At boot, the system mounts a single emulated external storage FUSE daemon atEMULATED_STORAGE_SOURCE, which is hidden from apps. After the Zygote forks, it bind mounts the appropriate user-specific subdirectory from under the FUSE daemon toEMULATED_STORAGE_TARGET so that external storage paths resolve correctly for the app. Because an app lacks accessible mount points for other users' storage, they can only access storage for the user it was started as.

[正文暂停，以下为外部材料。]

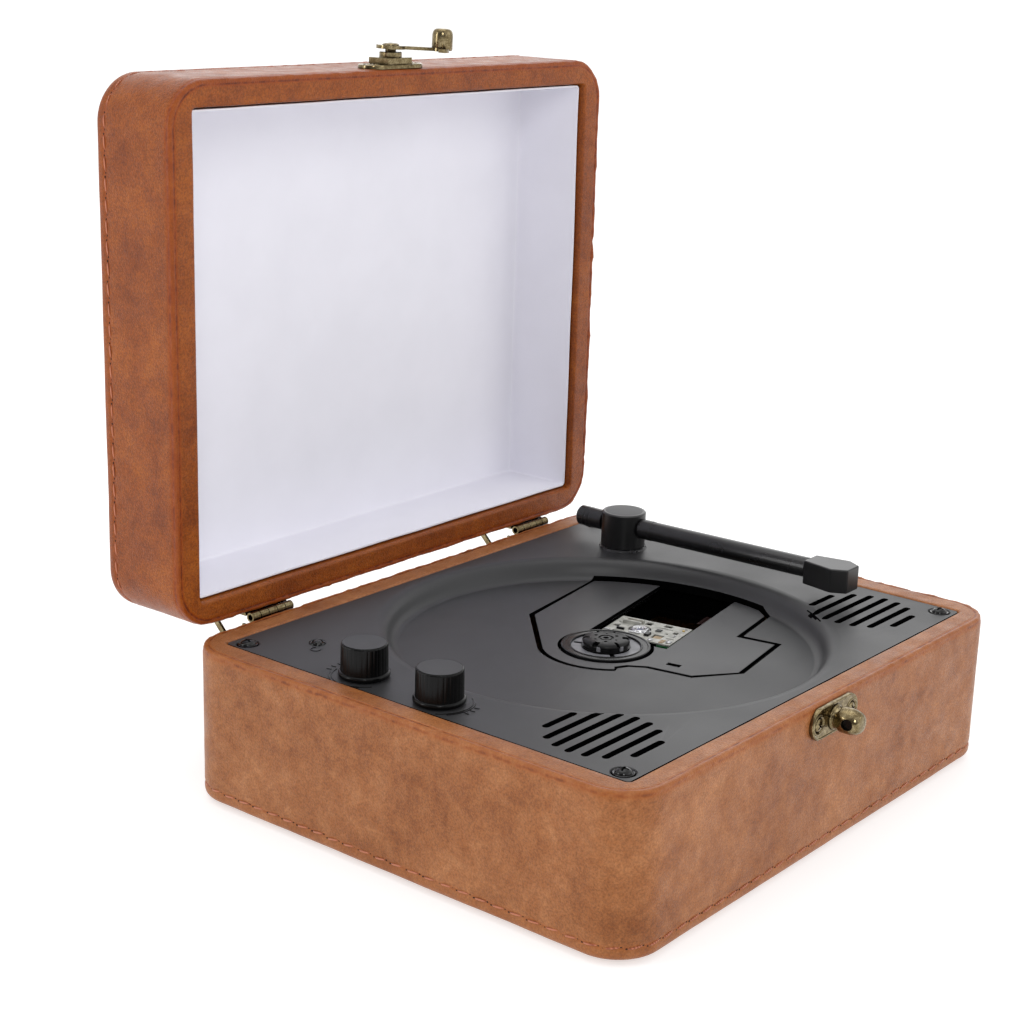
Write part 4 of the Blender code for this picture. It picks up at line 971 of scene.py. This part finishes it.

This implementation also uses the shared subtree kernel feature to propagate mount events from the default root namespace into app namespaces, which ensures that features like ASEC containers and OBB mounting continue working correctly. It does this by mounting the rootfs as shared, and then remounting it as slave after each Zygote namespace is created.
独立的存储空间就是利用Namespace的mnt空间实现的。
Zygot初始化时:
文件: runtime.cc
函数: Runtime::InitZygote()
unshare(CLONE_NEWNS)
// See storage config details at http://source.android.com/tech/storage/
// Create private mount namespace shared by all children
创建App Process时:
文件: frameworks/base/core/jni/com_android_internal_os_Zygot.cpp
函数: ForkAndSpecializeCommon
MountEmulatedStorage
unshare(CLONE_NEWNS)
/*Create a second private mount namespace for our process*/
mount(...,MS_BIND,...)
由上可见,Zygot进程和Java进程都会调用unshare创建自己的mnt space。
另外我们还需注意到 mount(…, MS_BIND,…) 的调用。新建立了mnt space后,在此新space下绑定文件目录,从而此文件目录可成为进程的私有空间。关于bind的使用,请查看mount中文手册的“绑定挂载”部分。也可参考“man 2 mount”。
上述unshare和mount的调用,在Android 5.X中被封装成了函数MountEmulatedStorage(…)。
下面我们看看实际的效果:
从文件 /proc/$PID/ns 可见:
- 所有kernel thread的ns都是一样的;
- 所有native daemons的ns都是一样的, 和kernel thread的ns是一样的;
- 进程Zygot的mnt_namespace已经变得和上述2类Process不一样了,
这是由于在Runtime::InitZygote中zygote创建了自己的namespace。 - App Process的mnt ns都不一样,这是由于在创建App Process时,Zygot为他们创建了自己私有的namespace。
上图中的mnt:[XXXX] 显示的就是调用proc_alloc_inum为ns分配的ns->proc_inum.
至于mnt space的直接体验,可参见 宋宝华- Linux namespace - Docker 背后的故事的“第三步,mount名称空间”部分。
至于mnt space为什么能实现上述的功能,这里就不细讲了,相关的文章应该不少。